Editors note: After initially declining to comment, SJP has contacted us regarding two errors. This article earlier stated that all companies being targeted are Israeli. Raytheon and Caterpillar are American, and G4S is British. Secondly this article stated that SJP had claimed that G4S runs security for Israeli settlements.
On February 15, UMN Divest released a statement demanding the Minnesota Student Association (MSA) and the University pass a resolution to divest the University of Minnesota endowment from a list of companies, a disproportionate number of which are Israeli or do business in or with Israel.
The campaign is called Boycott, Divestment, and Sanctions (BDS), which was started in 2005 by the Palestinian Civil Society. The goal is to get Israel to end the Israeli-Palestinian conflict by dissolving support from the United States. It appears that a new push for BDS has started in recent months, along with an anti-BDS pushback. In New York, which as a large Jewish constituency, the Senate passed a bill that would prevent the state from contracting or investing in businesses that boycott “American allied nations”— a clear reference on Israel.
UMN Divest, which is a campaign of Students for Justice in Palestine (SJP), is specifically targeting four companies that the organization claims are complacent in Israel’s “human rights violations;” Caterpillar, a United States heavy equipment manufacture, that UMN Divest claims is supplying bulldozers that are weaponized; Elbit Systems, an Israeli defense electronics company that makes drones used by Israel; G4S, a British security firm operating in Israel; and Raytheon, a U.S. defense contractor that makes missilesfor Israel.
According to the University’s June 2015 Audit Report, the university has $571 thousand invested in Israeli equities. However, that number does not account for the non-Israeli companies that UMN Divest claim are involved.
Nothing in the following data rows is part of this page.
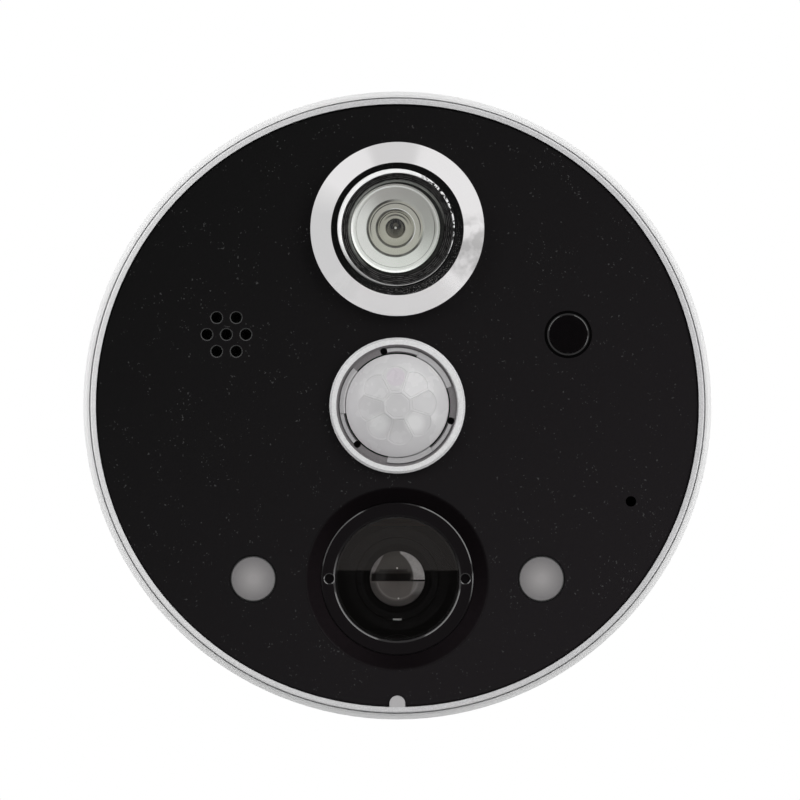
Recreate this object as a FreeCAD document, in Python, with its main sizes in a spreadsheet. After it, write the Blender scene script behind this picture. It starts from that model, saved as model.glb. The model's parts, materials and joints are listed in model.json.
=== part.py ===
"""Outdoor unit of a door-viewer camera: a round two-piece housing round a glass door viewer."""
import FreeCAD, Part
import math
import os
import re
import sys

import Sketcher

# Lengths are millimetres and angles are degrees. Each piece is drawn lying on its back: X runs
# across the door, Y up it and Z out of it. UPRIGHT then stands it up, so the door is the plane
# y = 0, the face looks along -Y and +Z is up. A depth is a distance out from the door.
UPRIGHT = FreeCAD.Rotation(FreeCAD.Vector(1, 0, 0), 90)
OUTWARD = FreeCAD.Vector(0, 0, 1)

# The angles at which features that repeat sit round their own centre.
HOUSING_SCREW_ANGLES = (45, 135, 270)
BOARD_SCREW_ANGLES = (63, 117, 207)
INNER_BOARD_SCREW_ANGLE = 341
HEXAGON_ANGLES = (0, 60, 120, 180, 240, 300)

SIZES = {
    # Rear housing, a shallow cup against the door
    "rim_radius": 33.0,
    "rim_lip": 0.6,
    "rim_depth": 4.8,
    "rim_chamfer": 0.35,
    "foot_chamfer": 0.4,
    "rear_wall": 1.5,
    "lip_overlap": 1.0,
    "tongue_wall": 1.0,
    "tongue_height": 2.5,
    "tongue_gap": 0.1,
    "collar_wall": 1.2,
    "collar_gap": 0.4,
    "screw_pad_radius": 2.9,
    "screw_pad_height": 2.4,
    "cable_slot_width": 6.2,
    "cable_slot_reach": 12.6,
    # Seals
    "seal_thickness": 0.5,
    "seal_gap": 0.05,
    "gasket_thickness": 1.0,
    "gasket_width": 2.0,
    "gasket_edge": 1.4,
    "gasket_gap": 0.05,
    # Front housing and its bezel
    "shadow_gap": 0.25,
    "bezel_width": 0.55,
    "bezel_proud": 0.2,
    "bezel_chamfer": 0.12,
    "skirt_wall": 1.5,
    "deck_thickness": 1.5,
    "boss_radius": 2.3,
    "boss_gap": 0.25,
    "board_boss_radius": 2.0,
    "camera_boss_radius": 1.9,
    "key_width": 1.65,
    "key_reach": 1.21,
    # Face plate
    "face_depth": 14.8,
    "plate_thickness": 1.0,
    "plate_gap": 0.04,
    "plate_chamfer": 0.2,
    "plate_hole_gap": 0.06,
    # Screws, one size throughout
    "screw_radius": 1.0,
    "screw_head_radius": 1.9,
    "screw_head_height": 1.2,
    "screw_head_sink": 0.4,
    "screw_head_gap": 0.2,
    "screw_hole_gap": 0.2,
    "screw_thread_gap": 0.02,
    "screw_tip_room": 0.6,
    "housing_screw_length": 8.0,
    "board_screw_length": 4.0,
    "camera_screw_length": 4.0,
    # Door viewer
    "viewer_spacing": 2.25,
    "barrel_radius": 7.0,
    "barrel_root_radius": 7.2,
    "barrel_root_reach": 0.5,
    "barrel_reach": 30.0,
    "barrel_gap": 0.1,
    "barrel_chamfer": 0.4,
    "thread_radius": 6.0,
    "thread_length": 22.0,
    "throat_radius": 5.2,
    "lens_bore": 6.2,
    "lens_gap": 0.1,
    "flange_radius": 9.13,
    "flange_thickness": 1.6,
    "flange_slope": 0.5,
    "flange_bore": 6.92,
    "flange_recess": 0.9,
    "lens_ring_inset": 0.4,
    "lens_ring_height": 1.65,
    "lens_ring_crest": 6.0,
    "lens_ring_crest_width": 0.2,
    "lens_ring_slope": 1.15,
    "lens_ring_opening": 4.85,
    "objective_edge": 2.4,
    "objective_bevel": 0.3,
    "objective_crown": 0.45,
    "objective_hollow": 2.0,
    "hollow_radius": 5.0,
    "hollow_floor": 2.2,
    "spacer_length": 5.5,
    "second_lens_edge": 2.2,
    "second_lens_hollow": 1.3,
    "rear_lens_edge": 2.05,
    "rear_lens_crown": 1.2,
    "nut_wall": 1.4,
    "nut_thickness": 1.5,
    "nut_slot_width": 1.2,
    "nut_slot_depth": 0.8,
    # Motion detector
    "detector_collar_radius": 7.12,
    "detector_collar_rise": 0.8,
    "detector_collar_chamfer": 0.25,
    "detector_crest_width": 0.45,
    "detector_mouth": 6.13,
    "detector_ledge_rise": 0.1,
    "detector_bore": 5.55,
    "detector_sleeve_radius": 6.6,
    "detector_sleeve_length": 1.7,
    "stop_height": 0.3,
    "stop_angle": 32.0,
    "tab_angle": 81.0,
    "notch_width": 0.68,
    "notch_depth": 1.1,
    "notch_angle": 104.0,
    "dome_radius": 5.4,
    "dome_rise": 2.6,
    "dome_wall": 0.6,
    "dome_shoulder_drop": 0.96,
    "dome_skirt": 1.1,
    "tab_thickness": 0.4,
    "tab_gap": 0.08,
    "middle_facet_radius": 1.45,
    "facet_radius": 1.59,
    "facet_reach": 2.82,
    "facet_angle": 5.0,
    "sensor_can_radius": 4.1,
    "sensor_can_height": 3.7,
    "sensor_flange_radius": 4.6,
    "sensor_flange_thickness": 0.5,
    "sensor_spacer_height": 1.2,
    "sensor_spacer_wall": 1.2,
    "sensor_pin_width": 0.45,
    "sensor_pin_circle": 2.54,
    "filter_width": 4.6,
    "filter_height": 3.4,
    "filter_thickness": 0.4,
    # Camera
    "camera_spacing": 1.43,
    "dish_radius": 9.6,
    "camera_hole": 8.03,
    "camera_ring_rise": 0.1,
    "camera_ring_gap": 0.06,
    "camera_ring_lip": 0.6,
    "camera_ring_wall": 0.55,
    "camera_ring_opening": 6.57,
    "camera_ring_bevel": 0.2,
    "camera_ring_foot": 0.3,
    "spanner_hole_radius": 0.5,
    "spanner_hole_reach": 7.12,
    "spanner_hole_depth": 0.5,
    "camera_window_gap": 0.08,
    "camera_window_thickness": 1.2,
    "camera_seal_thickness": 0.6,
    "camera_seal_width": 0.9,
    "shoulder_thickness": 0.8,
    "shoulder_opening": 6.3,
    "camera_sleeve_radius": 9.4,
    "camera_lens_gap": 0.5,
    "camera_head_radius": 4.4,
    "camera_head_length": 2.2,
    "camera_head_chamfer": 0.15,
    "camera_head_mouth": 3.6,
    "camera_tail_radius": 3.9,
    "camera_tail_length": 3.8,
    "camera_glass_radius": 2.87,
    "camera_front_lens_edge": 0.9,
    "camera_front_lens_crown": 0.95,
    "camera_mouth_depth": 0.6,
    "camera_rear_lens_thickness": 1.2,
    "camera_fit_gap": 0.05,
    "camera_holder_radius": 5.4,
    "camera_focus_gap": 0.4,
    "camera_base_gap": 1.1,
    "camera_base_height": 11.0,
    "camera_base_thickness": 1.3,
    "camera_board_depth": 2.9,
    "camera_board_thickness": 0.8,
    "camera_board_width": 24.0,
    "camera_board_height": 11.0,
    "camera_screw_edge": 2.0,
    "image_sensor_width": 7.0,
    "image_sensor_height": 6.4,
    "image_sensor_thickness": 0.9,
    "image_sensor_gap": 0.4,
    "flex_width": 6.0,
    "flex_thickness": 0.15,
    "flex_lap": 2.4,
    "flex_lead": 0.4,
    # Infrared lamps
    "lamp_boss_gap": 0.1,
    "lamp_window_radius": 2.43,
    "lamp_window_gap": 0.05,
    "lamp_window_inset": 0.1,
    "lamp_window_chamfer": 0.15,
    "lamp_flange_radius": 3.1,
    "lamp_flange_thickness": 0.7,
    "lamp_gap": 0.4,
    "lamp_radius": 1.5,
    "lamp_height": 4.0,
    "lamp_tip": 0.8,
    "lamp_base_radius": 1.9,
    "lamp_base_thickness": 1.0,
    "lamp_pin_width": 0.5,
    "lamp_pin_spacing": 2.54,
    # Speaker
    "speaker_reach": 17.9,
    "upper_row": 7.45,
    "sound_hole_radius": 0.575,
    "sound_hole_pitch": 2.04,
    "sound_hole_sink": 0.11,
    "speaker_opening": 3.6,
    "mesh_radius": 7.9,
    "mesh_thickness": 0.25,
    "speaker_radius": 8.0,
    "speaker_height": 3.4,
    "speaker_fit_gap": 0.1,
    "speaker_socket_wall": 0.9,
    "speaker_socket_height": 2.8,
    "speaker_gasket_thickness": 0.3,
    "speaker_gasket_width": 1.4,
    "speaker_rim_width": 0.8,
    "speaker_floor": 0.6,
    "magnet_radius": 5.4,
    "magnet_height": 1.7,
    "magnet_gap_outer": 3.9,
    "magnet_pole_radius": 3.0,
    "magnet_floor": 0.7,
    "magnet_pole_rise": 0.8,
    "coil_radius": 3.6,
    "coil_wall": 0.35,
    "coil_height": 2.7,
    "coil_lift": 0.5,
    "cone_thickness": 0.2,
    "cone_dish": 0.35,
    "contact_width": 0.9,
    "contact_spacing": 3.2,
    "contact_drop": 6.5,
    # Microphone
    "mic_skirt_gap": 1.5,
    "mic_drop": 10.04,
    "mic_hole_radius": 0.55,
    "mic_boot_radius": 2.7,
    "mic_boot_length": 3.1,
    "mic_boot_front": 0.8,
    "mic_radius": 2.0,
    "mic_height": 1.7,
    "mic_fit_gap": 0.02,
    "mic_pin_width": 0.4,
    "mic_pin_spacing": 1.27,
    # Call button and its switch
    "button_reach": 17.9,
    "button_radius": 2.2,
    "button_opening": 2.5,
    "button_proud": 0.3,
    "button_chamfer": 0.25,
    "button_collar_radius": 3.0,
    "button_collar_height": 2.3,
    "button_slide_gap": 0.1,
    "button_rest_gap": 0.05,
    "button_stem_radius": 1.2,
    "button_guide_wall": 1.0,
    "button_guide_height": 2.5,
    "button_guide_floor": 0.6,
    "button_travel": 0.5,
    "switch_width": 6.2,
    "switch_height": 3.4,
    "switch_floor": 0.5,
    "switch_mouth": 1.8,
    "plunger_gap": 0.08,
    "plunger_length": 2.85,
    "snap_dome_radius": 1.6,
    "snap_dome_crown": 0.8,
    "snap_dome_thickness": 0.12,
    # Boards
    "board_depth": 4.6,
    "board_thickness": 1.0,
    "board_gap": 0.55,
    "board_barrel_gap": 0.8,
    "board_boss_gap": 0.3,
    "board_slot_gap": 0.5,
    "board_slot_lead": 1.0,
    "board_screw_edge": 3.7,
    "board_screw_inset": 8.9,
    "connector_across": 10.0,
    "connector_up": 9.0,
    "connector_width": 8.0,
    "connector_height": 4.4,
    "connector_depth": 2.4,
    "connector_wall": 0.6,
    "processor_width": 7.0,
    "processor_across": 10.2,
    "processor_drop": 5.2,
    "memory_width": 5.0,
    "memory_height": 6.0,
    "memory_across": 9.6,
    "memory_drop": 6.0,
    "chip_thickness": 1.0,
}

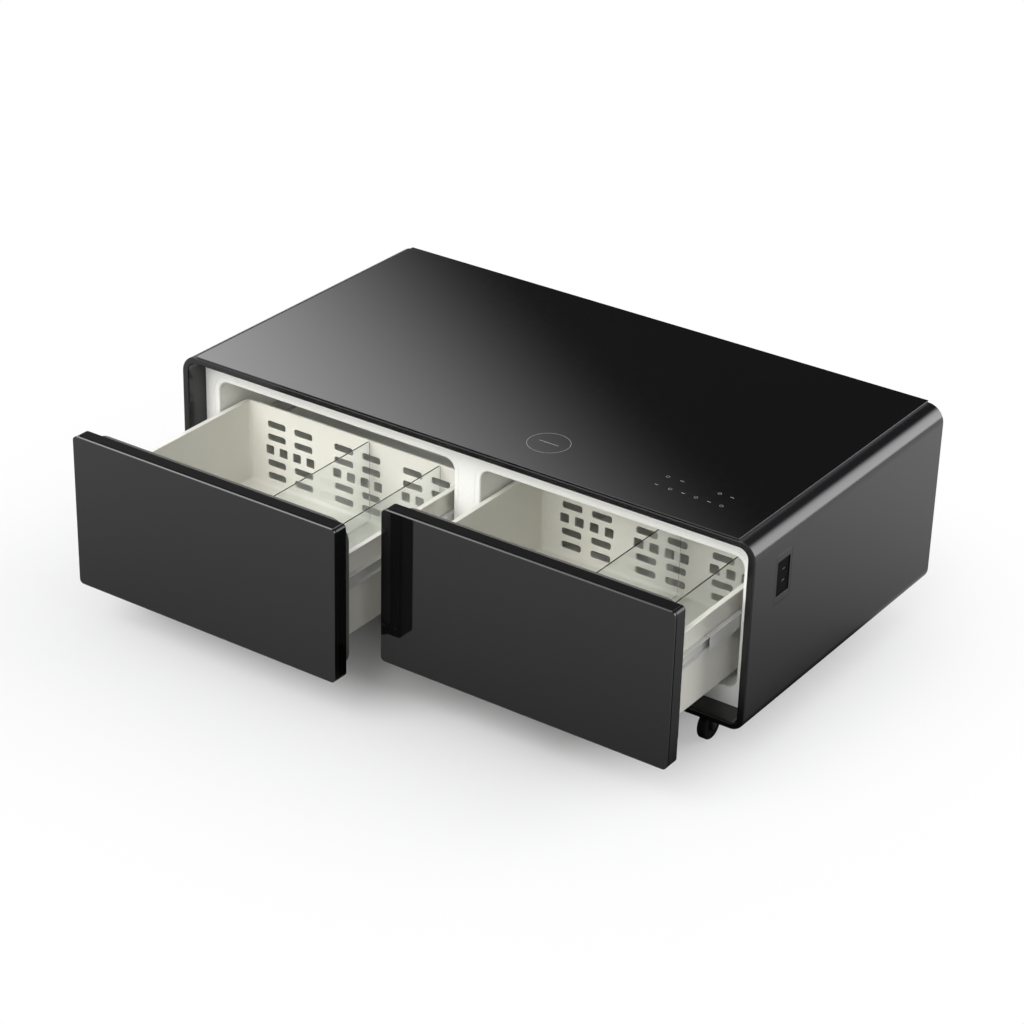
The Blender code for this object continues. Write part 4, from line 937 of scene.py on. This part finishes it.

In its press release, UMN Divest claims that investing in these companies violates a Board of Regents Policy: “Our University should uphold its policy of Social Responsibility (Subd 5 of Board of Regents Policy),” which “seeks out investments that support sustainability and refuses to invest in weapons, tobacco or engage in unethical business practices.”
However, in the Board of Regents Policy for the Endowment Fund, Subd 5 does not include the quote from the press release and says only, “The University shall consider social responsibility in its investment decisions.”
The quote from the press release could be from another policy that defines social responsibility, but any such policy could not be located. UMN Divest pointed to its press release.
UMN Divest has a list of other supporters, including 25 other University of Minnesota groups.
In response to SJP and UMN Divest, the University of Minnesota’s chapter of Students Supporting Israel created UMN United.
“We want to have a conversation on campus. We don’t want to have potentially one side silenced with these boycotts,” said Gabriel Levy, a UMN United representative.
UMN United claims that BDS is anti-Semitic because it specifically targets Israel. It also claimed that BDS silences opposing viewpoints. Levy mentioned that many of UMN Divest’s examples of human rights violations are anecdotal narratives and not facts.
UMN United has created a petition to “Condemn BDS,” which Levy said garnered 280 signatures in its first 36 hours.
Any proposal of Divestment would most likely have to start in MSA, pass, and then be sent to the University of Minnesota Administration and Board of Regents, which would be the ultimate deciders.